* GIVEN PROBLEM
Pull out every line of the listing below where "lifts" appears.

* COLLECTED DATA
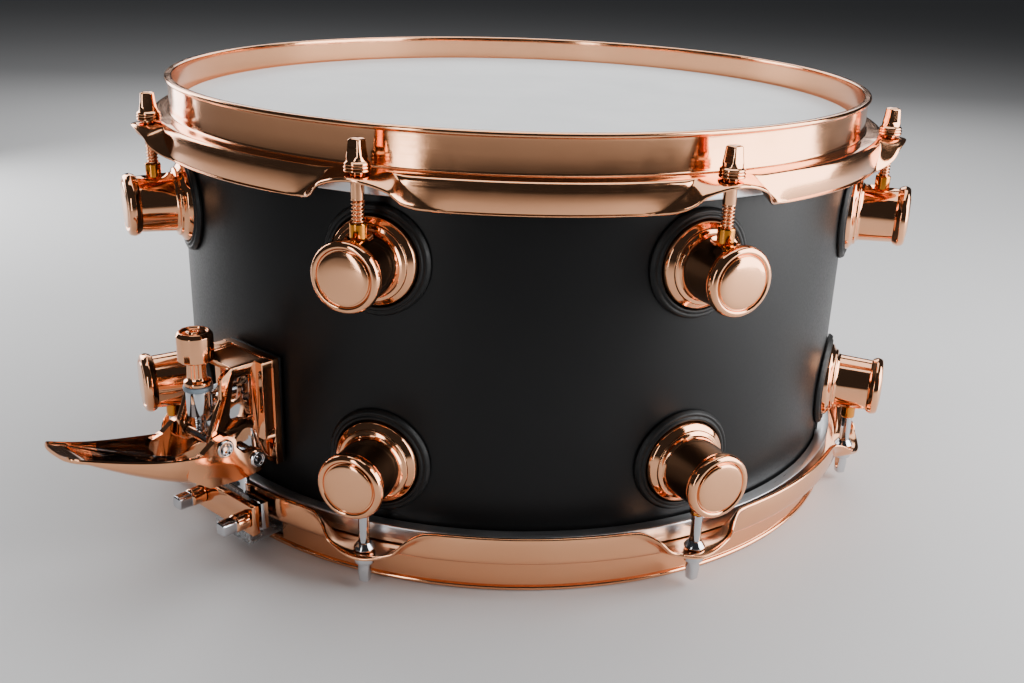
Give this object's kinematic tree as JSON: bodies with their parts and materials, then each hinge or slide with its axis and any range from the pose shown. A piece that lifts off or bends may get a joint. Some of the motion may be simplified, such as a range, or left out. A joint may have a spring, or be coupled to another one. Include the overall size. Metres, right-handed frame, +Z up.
{
  "type": "snare drum",
  "caption": "Snare drum with a satin black shell, coated head, copper-plated flanged hoops, round lugs, tension rods and a lever throw-off that lifts the snare wires.",
  "frame": {"origin": "centre of the batter head's playing surface", "axes": "+Z up, square to the batter head; -X towards the throw-off, +X towards the butt plate"},
  "size_m": [0.4932, 0.3948, 0.2065],
  "materials": {
    "copper_plate": "polished copper plate with fine brushing on the hoops",
    "brass": "plain turned brass",
    "chromed_steel": "polished chrome",
    "satin_black_shell": "satin black lacquer over a wooden shell",
    "black_rubber": "matt",
    "coated_film": "sprayed matt white coating",
    "clear_film": "hazy translucent polyester",
    "aluminium": "mill finish",
    "grey_nylon": "moulded"
  },
  "bodies": {
    "drum": {"shell": "satin_black_shell", "vent_grommet": "copper_plate", "batter_film": "coated_film", "batter_collar": "aluminium", "snare_film": "clear_film", "snare_collar": "aluminium", "batter_hoop": "copper_plate", "snare_hoop": "copper_plate", "batter_lug_1": "copper_plate", "batter_lug_2": "copper_plate", "batter_lug_3": "copper_plate", "batter_lug_4": "copper_plate", "batter_lug_5": "copper_plate", "batter_lug_6": "copper_plate", "batter_lug_7": "copper_plate", "batter_lug_8": "copper_plate", "snare_lug_1": "copper_plate", "snare_lug_2": "copper_plate", "snare_lug_3": "copper_plate", "snare_lug_4": "copper_plate", "snare_lug_5": "copper_plate", "snare_lug_6": "copper_plate", "snare_lug_7": "copper_plate", "snare_lug_8": "copper_plate", "throwoff_housing": "copper_plate", "throwoff_gasket": "black_rubber", "lever_pin": "chromed_steel", "butt_plate": "copper_plate", "butt_clamp": "copper_plate", "butt_clamp_screw_1": "chromed_steel", "butt_clamp_screw_2": "chromed_steel", "butt_strap": "clear_film"},
    "lever": {"throwoff_lever": "copper_plate", "cam_pin_1": "chromed_steel", "cam_pin_2": "chromed_steel"},
    "carriage": {"throwoff_carriage": "chromed_steel", "throwoff_clamp": "copper_plate", "throwoff_clamp_screw_1": "chromed_steel", "throwoff_clamp_screw_2": "chromed_steel", "throwoff_strap": "clear_film", "tension_washer": "grey_nylon"},
    "knob": {"tension_knob": "copper_plate", "tension_spindle": "chromed_steel"},
    "wires": {"snare_wires": "chromed_steel"},
    "batter_rod_1": {"batter_rod_1": "copper_plate"},
    "batter_rod_2": {"batter_rod_2": "copper_plate"},
    "batter_rod_3": {"batter_rod_3": "copper_plate"},
    "batter_rod_4": {"batter_rod_4": "copper_plate"},
    "batter_rod_5": {"batter_rod_5": "copper_plate"},
    "batter_rod_6": {"batter_rod_6": "copper_plate"},
    "batter_rod_7": {"batter_rod_7": "copper_plate"},
    "batter_rod_8": {"batter_rod_8": "copper_plate"},
    "snare_rod_1": {"snare_rod_1": "chromed_steel"},
    "snare_rod_2": {"snare_rod_2": "chromed_steel"},
    "snare_rod_3": {"snare_rod_3": "chromed_steel"},
    "snare_rod_4": {"snare_rod_4": "chromed_steel"},
    "snare_rod_5": {"snare_rod_5": "chromed_steel"},
    "snare_rod_6": {"snare_rod_6": "chromed_steel"},
    "snare_rod_7": {"snare_rod_7": "chromed_steel"},
    "snare_rod_8": {"snare_rod_8": "chromed_steel"}
  },
  "joints": [
    {"name": "lever_hinge", "type": "hinge", "parent": "drum", "child": "lever", "pos_m": [-0.21, 0, -0.1328], "axis": [0, 1, 0], "range_deg": [0, 60]},
    {"name": "carriage_slide", "type": "slide", "parent": "drum", "child": "carriage", "axis": [0, 0, 1], "range_m": [0, 0.005]},
    {"name": "wires_hinge", "type": "hinge", "parent": "drum", "child": "wires", "pos_m": [0.15, 0, -0.1799], "axis": [0, 1, 0], "range_deg": [0, 0.97]},
    {"name": "knob_turn", "type": "hinge", "parent": "carriage", "child": "knob", "pos_m": [-0.21, 0, -0.1], "axis": [0, 0, 1], "continuous": true},
    {"name": "batter_rod_1_turn", "type": "hinge", "parent": "drum", "child": "batter_rod_1", "pos_m": [0.17905, 0.07416, 0], "axis": [0, 0, 1], "continuous": true},
    {"name": "batter_rod_2_turn", "type": "hinge", "parent": "drum", "child": "batter_rod_2", "pos_m": [0.07416, 0.17905, 0], "axis": [0, 0, 1], "continuous": true},
    {"name": "batter_rod_3_turn", "type": "hinge", "parent": "drum", "child": "batter_rod_3", "pos_m": [-0.07416, 0.17905, 0], "axis": [0, 0, 1], "continuous": true},
    {"name": "batter_rod_4_turn", "type": "hinge", "parent": "drum", "child": "batter_rod_4", "pos_m": [-0.17905, 0.07416, 0], "axis": [0, 0, 1], "continuous": true},
    {"name": "batter_rod_5_turn", "type": "hinge", "parent": "drum", "child": "batter_rod_5", "pos_m": [-0.17905, -0.07416, 0], "axis": [0, 0, 1], "continuous": true},
    {"name": "batter_rod_6_turn", "type": "hinge", "parent": "drum", "child": "batter_rod_6", "pos_m": [-0.07416, -0.17905, 0], "axis": [0, 0, 1], "continuous": true},
    {"name": "batter_rod_7_turn", "type": "hinge", "parent": "drum", "child": "batter_rod_7", "pos_m": [0.07416, -0.17905, 0], "axis": [0, 0, 1], "continuous": true},
    {"name": "batter_rod_8_turn", "type": "hinge", "parent": "drum", "child": "batter_rod_8", "pos_m": [0.17905, -0.07416, 0], "axis": [0, 0, 1], "continuous": true},
    {"name": "snare_rod_1_turn", "type": "hinge", "parent": "drum", "child": "snare_rod_1", "pos_m": [0.17905, 0.07416, -0.1796], "axis": [0, 0, 1], "continuous": true},
    {"name": "snare_rod_2_turn", "type": "hinge", "parent": "drum", "child": "snare_rod_2", "pos_m": [0.07416, 0.17905, -0.1796], "axis": [0, 0, 1], "continuous": true},
    {"name": "snare_rod_3_turn", "type": "hinge", "parent": "drum", "child": "snare_rod_3", "pos_m": [-0.07416, 0.17905, -0.1796], "axis": [0, 0, 1], "continuous": true},
    {"name": "snare_rod_4_turn", "type": "hinge", "parent": "drum", "child": "snare_rod_4", "pos_m": [-0.17905, 0.07416, -0.1796], "axis": [0, 0, 1], "continuous": true},
    {"name": "snare_rod_5_turn", "type": "hinge", "parent": "drum", "child": "snare_rod_5", "pos_m": [-0.17905, -0.07416, -0.1796], "axis": [0, 0, 1], "continuous": true},
    {"name": "snare_rod_6_turn", "type": "hinge", "parent": "drum", "child": "snare_rod_6", "pos_m": [-0.07416, -0.17905, -0.1796], "axis": [0, 0, 1], "continuous": true},
    {"name": "snare_rod_7_turn", "type": "hinge", "parent": "drum", "child": "snare_rod_7", "pos_m": [0.07416, -0.17905, -0.1796], "axis": [0, 0, 1], "continuous": true},
    {"name": "snare_rod_8_turn", "type": "hinge", "parent": "drum", "child": "snare_rod_8", "pos_m": [0.17905, -0.07416, -0.1796], "axis": [0, 0, 1], "continuous": true}
  ],
  "couplings": [
    {"joint": "lever_hinge", "follows": "carriage_slide", "rad_per_m": 209.44},
    {"joint": "wires_hinge", "follows": "carriage_slide", "rad_per_m": 3.3335}
  ]
}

* REPLY
Give this object's kinematic tree as JSON: bodies with their parts and materials, then each hinge or slide with its axis and any range from the pose shown. A piece that lifts off or bends may get a joint. Some of the motion may be simplified, such as a range, or left out. A joint may have a spring, or be coupled to another one. Include the overall size. Metres, right-handed frame, +Z up.
  "caption": "Snare drum with a satin black shell, coated head, copper-plated flanged hoops, round lugs, tension rods and a lever throw-off that lifts the snare wires.",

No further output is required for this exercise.